Wow, you totally summed up how I get when I am depressed. I become this inert bunch of molecules that exists. That is me when depressed. I simply exist. Thanks for this description. Sometimes it is nice to know someone understands....that comatose state.

Polar Bear said...

James,
Yeah, it hurts, but I know you do the best you can, and that's ok ;)

JC,
Thanks - I've just found me another blog sister :)

Polar Bear

xxan said...

Polar, and it must be agonizing to feel how you feel now, but me too, I think you will have better times again, you are so sportive (I always admire that, means you have character) AND I will tell you, forever and a day (you must be bored of my repeating this time and again), YOU HAVE THE GIFT OF WRITING, THE GIFT OF THE WORD. As no-one else I know. Do you actually believe me if I say so?
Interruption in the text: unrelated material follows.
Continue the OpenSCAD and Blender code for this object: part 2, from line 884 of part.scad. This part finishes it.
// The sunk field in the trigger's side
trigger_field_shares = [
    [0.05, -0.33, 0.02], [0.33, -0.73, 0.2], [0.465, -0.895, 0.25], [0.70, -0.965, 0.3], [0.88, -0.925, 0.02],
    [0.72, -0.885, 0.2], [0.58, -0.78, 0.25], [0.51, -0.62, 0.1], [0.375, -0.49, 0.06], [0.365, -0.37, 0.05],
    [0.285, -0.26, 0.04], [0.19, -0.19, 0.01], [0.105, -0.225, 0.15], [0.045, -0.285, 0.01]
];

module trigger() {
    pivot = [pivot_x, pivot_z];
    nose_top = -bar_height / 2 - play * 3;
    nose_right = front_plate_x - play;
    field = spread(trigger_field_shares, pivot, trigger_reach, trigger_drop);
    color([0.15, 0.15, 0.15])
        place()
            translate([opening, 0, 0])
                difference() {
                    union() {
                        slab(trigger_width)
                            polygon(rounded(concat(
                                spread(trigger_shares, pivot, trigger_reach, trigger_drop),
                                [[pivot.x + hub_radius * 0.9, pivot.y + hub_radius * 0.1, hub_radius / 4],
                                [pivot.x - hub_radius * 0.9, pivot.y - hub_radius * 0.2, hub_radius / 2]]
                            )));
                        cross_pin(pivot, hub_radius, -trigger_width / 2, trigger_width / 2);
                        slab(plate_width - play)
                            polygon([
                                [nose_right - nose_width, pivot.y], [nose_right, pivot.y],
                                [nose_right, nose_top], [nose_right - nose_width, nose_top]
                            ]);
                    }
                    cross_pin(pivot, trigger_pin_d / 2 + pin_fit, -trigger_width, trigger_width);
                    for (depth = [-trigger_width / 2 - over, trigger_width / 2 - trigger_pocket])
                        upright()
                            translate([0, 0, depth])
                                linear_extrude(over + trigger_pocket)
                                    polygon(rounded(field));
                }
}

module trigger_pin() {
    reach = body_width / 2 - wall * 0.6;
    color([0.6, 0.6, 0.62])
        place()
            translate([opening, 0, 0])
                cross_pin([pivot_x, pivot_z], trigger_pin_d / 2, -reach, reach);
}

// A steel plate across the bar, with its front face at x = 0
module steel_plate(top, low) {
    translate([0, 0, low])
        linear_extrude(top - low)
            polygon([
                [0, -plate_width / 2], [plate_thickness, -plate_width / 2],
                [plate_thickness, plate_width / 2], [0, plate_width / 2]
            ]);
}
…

No boasting here: but I have a univ degree in English and Dutch Literature and Grammar, so I can tell ... ... !

(((take care)))

Polar Bear said...

Xxan
I've missed you... Thank you - yes, I believe you.

Polar

Geisha_Girl said...

"Sometimes when things get too much, I stop doing things. Like I stop eating. I stop drinking (water). I stop communicating. I stop doing things I need to get done (work). Sometimes, I almost stop breathing. Just waiting. Waiting for something to drop from heaven."
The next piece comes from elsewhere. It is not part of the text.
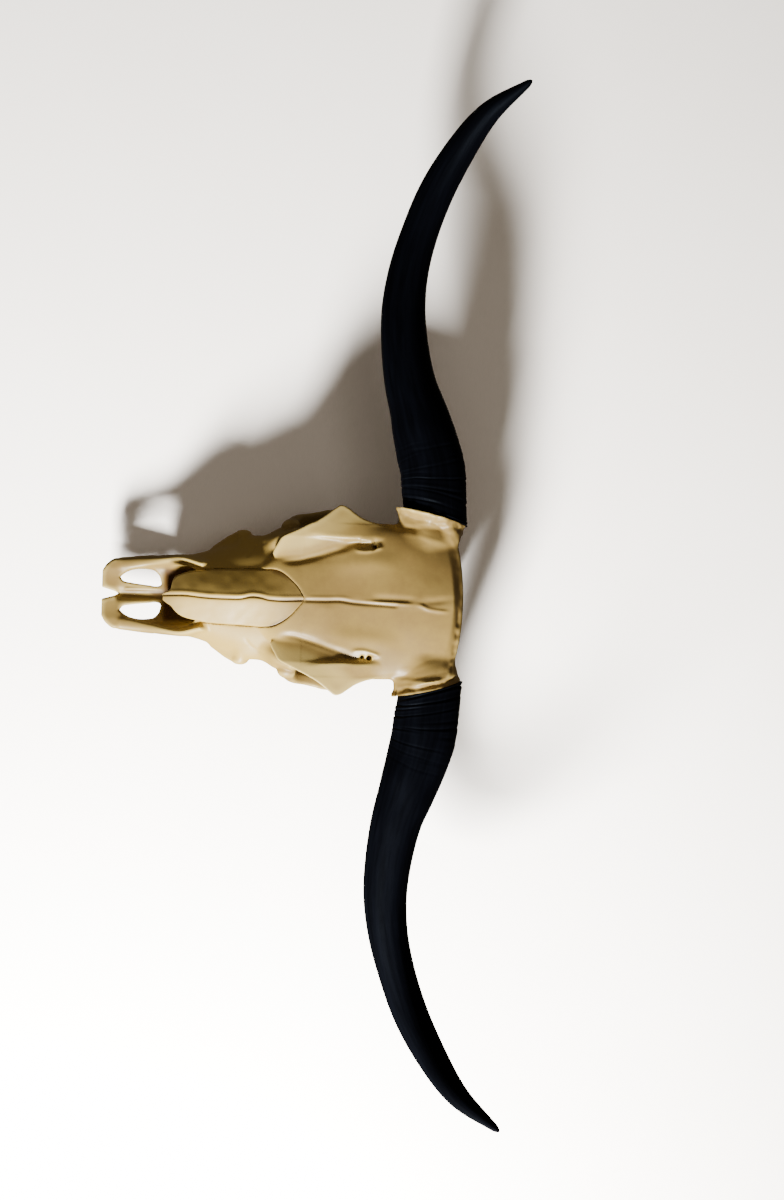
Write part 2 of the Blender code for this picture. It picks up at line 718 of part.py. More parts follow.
if __name__ == "__main__":
    build()
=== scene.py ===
# %% [markdown]
# # A longhorn cow skull: pale moulded bone and two black horns
#
# The real object is a life-size replica of a longhorn's skull. The bone is cast in cream resin with a
# satin skin, and the two horns are separate black pieces that butt against lumpy bony collars.
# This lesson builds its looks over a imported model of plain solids, which gives their sizes and places.
#
# The plan is:
# 1. describe the bones as a field, which is a number for each point of space that says how far it
#    lies outside the bone, and put a skin on it,
# 2. part that skin along the sutures, so that each bone is a closed piece of its own,
# 3. carry profiles along paths for the horns and over a grid for the nasal bones,
# 4. mix the finishes, and set up the floor, the lights and the camera.

# %% Bring in the fixed frame
import math
import time

import bpy
import numpy as np
from mathutils import Matrix, Vector


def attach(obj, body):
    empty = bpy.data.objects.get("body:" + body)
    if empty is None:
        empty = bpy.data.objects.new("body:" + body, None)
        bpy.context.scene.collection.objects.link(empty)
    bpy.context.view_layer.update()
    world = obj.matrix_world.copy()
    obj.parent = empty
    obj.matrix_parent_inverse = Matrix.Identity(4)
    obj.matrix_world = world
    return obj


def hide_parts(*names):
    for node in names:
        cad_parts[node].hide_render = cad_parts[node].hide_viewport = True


started = time.time()
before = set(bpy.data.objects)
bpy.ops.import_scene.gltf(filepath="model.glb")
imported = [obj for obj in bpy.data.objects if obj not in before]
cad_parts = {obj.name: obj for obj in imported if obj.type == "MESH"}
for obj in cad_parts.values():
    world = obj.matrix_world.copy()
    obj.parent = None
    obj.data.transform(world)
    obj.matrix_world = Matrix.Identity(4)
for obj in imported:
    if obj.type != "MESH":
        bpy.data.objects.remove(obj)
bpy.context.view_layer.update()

# %% [markdown]
# ## Measures
#
# Anatomists measure a skull from the tip of the nose. So do the numbers below: x runs from the nose
# towards the poll, y from the midline to the skull's right, z up from the worn faces of the teeth.
# One shift along x turns them into the frame's own coordinates.

# %% Sizes that several pieces share, in metres
MEASURE_START_X = -0.25887  # where the skull's own measures start, in the frame
STEP = 0.00125  # spacing of the lattice on which the field is worked out
FAR = 0.05  # value of the field where no bone is near
REACH = 0.016  # how far past its own outline a form is worked out
SEAM = 0.0004  # width of the joint between bone and horn
NASAL_SEAM = 0.00015  # width of the joint round the nasal bones
HAIRLINE = 0.000004  # width of the closed sutures between the other bones

PREMAXILLA_SUTURE = ((0.086, 0.035), (0.142, 0.104))  # x and z of two points of each suture's plane
FACE_SUTURE = ((0.243, 0.145), (0.312, 0.020))
CHEEK_BOX = ((0.2335, 0.376), (0.0865, 0.170), (0.060, 0.1345))  # x, y and z of the cheek bone's room
COLLAR_FACE = (0.4425, 0.1130, 0.156)  # middle of the flat that the right horn butts against
COLLAR_NORMAL = (0.23, 0.973, 0.0)
COLLAR_LEAN = 0.2364  # how far the collar's face comes inward for each metre toward the poll
POLL_BOW = 1.45  # the poll's edge curves forward by this much times y squared
ORBIT_CENTRE = (0.292, 0.112, 0.1165)
ORBIT_RADIUS = 0.0275
print("collar faces at y =", COLLAR_FACE[1], "m; lattice step", STEP, "m")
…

- - - - - - - - - - - - - - - - - - - -

WOW!! That's ME!! I relate to that so much.

:-))

sansanity said...

ok i have to agree with ms. jane--that is so me to. but you made me think of it in a new light. i thought i was just being self-destructive. but maybe i am just trying to be still enough to simulate death? i don't know.
"soul in decay" it is such an accurate description that it made me happy (which i know is such a contradiction). i guess it's like when you go to the dr. and you are trying to describe a pain and you can't find the words and you know if you don't find the right ones, it may have dire consequences as you may just be misdiagnosed.